La democracia tomada

Algo raro está ocurriendo hoy en el mundo. Es como si de pronto, de un día para otro, se hubieran cerrado determinadas puertas y se nos hubieran hurtado cosas que hasta ayer mismo eran imprescindibles para la vida cotidiana. Situaciones que antes nos resultaban familiares han dejado de tener lugar. Una conversación plácida, por ejemplo. En el ambiente político, por referirse a cuestiones de más enjundia, ya no se respeta al adversario; la idea que se impone es la de masacrarlo, y punto. Estábamos en un sitio donde era posible establecer unas rutinas, poner un poco de orden y limpiar los rincones, donde se valoraban algunas conductas o posiciones que resultaban admirables, ahora es todo como si se viviera en un programa de telebasura. De lo que se trata es de gritar un poco más que el que está gritando al lado, meter el dedo en el ojo ajeno, empujar, hacerse sitio, siempre entre risotadas, como viejos compadres que presumen de testosterona.

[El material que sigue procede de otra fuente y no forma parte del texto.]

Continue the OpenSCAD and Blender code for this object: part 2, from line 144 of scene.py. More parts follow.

Hay un cuento de Julio Cortázar que abre uno de sus primeros libros, Bestiario (Debolsillo), se titula Casa tomada. Dos hermanos se van a vivir a la residencia familiar cuando tienen unos 40 años. Por las mañanas invierten un buen rato en limpiar aquel inmenso lugar donde pueden vivir hasta ocho personas sin estorbarse, luego se sientan a comer, por las tardes la hermana —Irene— se dedica todo el rato a tejer sentada en el sofá. La casa tiene una parte más retirada (“el comedor, una sala con gobelinos, la biblioteca y tres dormitorios grandes”), que está separada del resto (un baño, la cocina, los cuartos donde duermen y el living central) por una puerta de roble. Un día, el narrador escucha unos ruidos por la zona de la biblioteca o el comedor y se dirige a Irene y le dice:
—Tuve que cerrar la puerta del pasillo. Han tomado la parte del fondo.

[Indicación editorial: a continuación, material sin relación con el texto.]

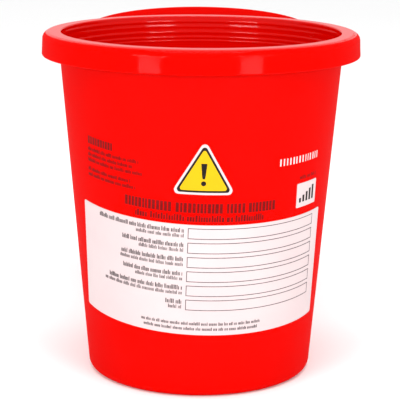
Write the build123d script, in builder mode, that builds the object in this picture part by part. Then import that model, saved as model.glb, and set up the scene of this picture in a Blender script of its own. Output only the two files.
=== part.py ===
from build123d import *
from math import atan, atan2, cos, hypot, radians, sin
import os

os.makedirs("parts", exist_ok=True)

# All sizes in millimetres. The origin is the centre of the container's base, +Z is up,
# -Y is the printed front and the lid is hinged at the back, on +Y.

# container
height = 125.0             # base to the top of the rim
base_radius = 41.1         # outside of the wall, carried down to the base
top_radius = 51.75         # outside of the wall, carried up to the top of the rim
wall = 1.2
floor_thickness = 1.5
base_edge = 3.0            # rounding under the wall
floor_corner = 2.0         # rounding inside, where the wall meets the floor
groove_radius = 31.0       # stiffening groove pressed up under the floor
groove_width = 3.0
groove_depth = 0.5

# rim: a flange that turns down into a skirt
rim_top_radius = 57.1
rim_radius = 57.5          # widest, at the foot of the skirt
skirt_depth = 8.4
skirt_wall = 1.2
rim_shoulder = 2.6
mouth_edge = 0.5
bead_depths = (2.2, 4.2, 6.4, 8.4, 9.8)   # snap beads inside the mouth, below the rim's top
bead_half_widths = (0.8, 0.8, 0.8, 0.7, 0.6)
bead_heights = (0.12, 0.06, 0.12, 0.10, 0.08)

# lid, measured in its own frame: heights count from the rim's top when it is shut
lid_radius = 59.0
lid_gap = 0.3
lid_thickness = 1.3
lip_wall = 1.2
lip_depth = 2.1            # how far the lip hangs below the rim's top
lid_edge = 0.9
plug_root_radius = 49.3
plug_tip_radius = 48.9
plug_wall = 1.0
plug_depth = 10.3
stack_ring_radius = 53.5
stack_ring_width = 2.0
stack_ring_height = 0.6
tab_reach = 66.5
tab_width = 24.0
tab_corner = 5.0

# lid hinge, a moulded strap behind the rim
hinge_y = 59.1
hinge_drop = 2.6           # hinge line below the rim's top
open_angle = 198.0         # from shut to folded back
strap_width = 28.0
strap_thickness = 0.4

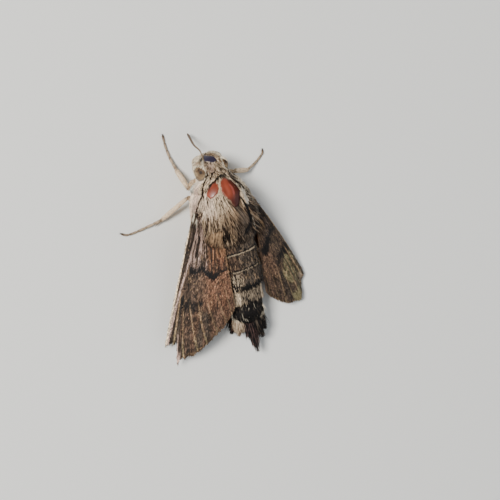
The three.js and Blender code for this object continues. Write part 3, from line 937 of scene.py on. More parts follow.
        # The head: cream, mixed with brown over the crown, whitish below and beside the eyes.
        clumps = 0.8 * ramp(b, 6.2, 0.3) * (noise(t * 0.4, b * 4, 2) > 0.42)
        rosy = 0.6 * band(t, 108, 10, 8) * band(b, 5.3, 0.5, 0.3)
        crown = layered(
            CREAM,
            (BROWN * 0.7, fade(fine, 0.5, 0.1)),
            (PINK_CREAM * (0.5 + 0.6 * chance)[..., None], rosy),
            (BROWN * (0.3 + 1.3 * chance)[..., None], clumps),
            (BROWN * 0.7, 0.85 * self.spot(b, t, 5.4, 112, 1.9, 0.24) * (chance > 0.35)),
            (DARK, 0.6 * band(t, 62, 16, 8) * fade(fine, 0.62, 0.1)),
            (DARK, 0.8 * ramp(noise(t * 0.16, b * 2.6, 12), 0.62, 0.06) * (chance < 0.75)),
        )
        light = band(t, 131, 5, 4) * band(b, 5.4, 0.9, 0.3) + band(t, 168, 24, 8) * ramp(b, 4, 0.4)
        light = light + band(t, 32, 16, 10) * ramp(b, 4.3, 0.4)
        thorax = layered(
            thorax,
            (crown, ramp(b, 3.6, 0.4) * band(t, 85, 45, 15)),
            (IVORY, 0.7 * ramp(b, 4, 0.5) * below),
            (IVORY, light * (0.2 + 0.8 * ramp(fine, 0.3, 0.1))),
            (TAN * 0.75, 0.85 * ramp(b, 3.9, 0.5) * fade(chance, 0.3, 0.06)),
            (TAN * (0.6 + 0.7 * chance)[..., None], 0.7 * self.spot(b, t, 5.95, 152, 1.6, 0.42)),
        )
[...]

Los hermanos no tienen otra alternativa que hacerse cargo de la nueva situación. No tardan en echar de menos muchas cosas que querían, los libros de literatura francesa quedaron en el otro lado, también algunas madejas de lana que Irene ya no podrá utilizar. Se dan cuenta de que también han obtenido ventajas. Ya no gastan tantas horas en la limpieza. La vida sigue. El narrador apunta: “Estábamos bien, y poco a poco empezábamos a no pensar. Se puede vivir sin pensar”.
Quizá sea esto lo que está ocurriendo hoy. Han tomado determinados espacios y pierde relevancia lo que se quedó al otro lado, no tiene peso, no despierta interés, es como si se hubieran cerrado los dormitorios del viejo mundo con sus utensilios dentro, perdidos de manera irremediable. No hay lugar en la vida de los hermanos para la melancolía, ni tienen un gancho al que agarrarse y tomar impulso para recuperar lo que se les ha ido. Cortázar los retrata embebidos en sus quehaceres.
De un día para otro se han ido borrando los usos que antes modulaban las formas de las democracias occidentales: el orgullo que despertaba el Estado de bienestar, la separación de poderes, los buenos modales, el respeto a las minorías y a los inmigrantes. Ahora toca empujarse, al barullo, al barullo. Quedan todavía en este lado las elecciones, eso de votar para cambiar el rumbo de las cosas. Pero si asoman un poco la oreja para escuchar algunos ruidos que llegan de Estados Unidos, ya no parece tan lejano el día en que, como ocurre en el cuento de Cortázar, venga esta vez Irene y diga: “Han tomado esta parte”. Menos mal que solo es un cuento de terror.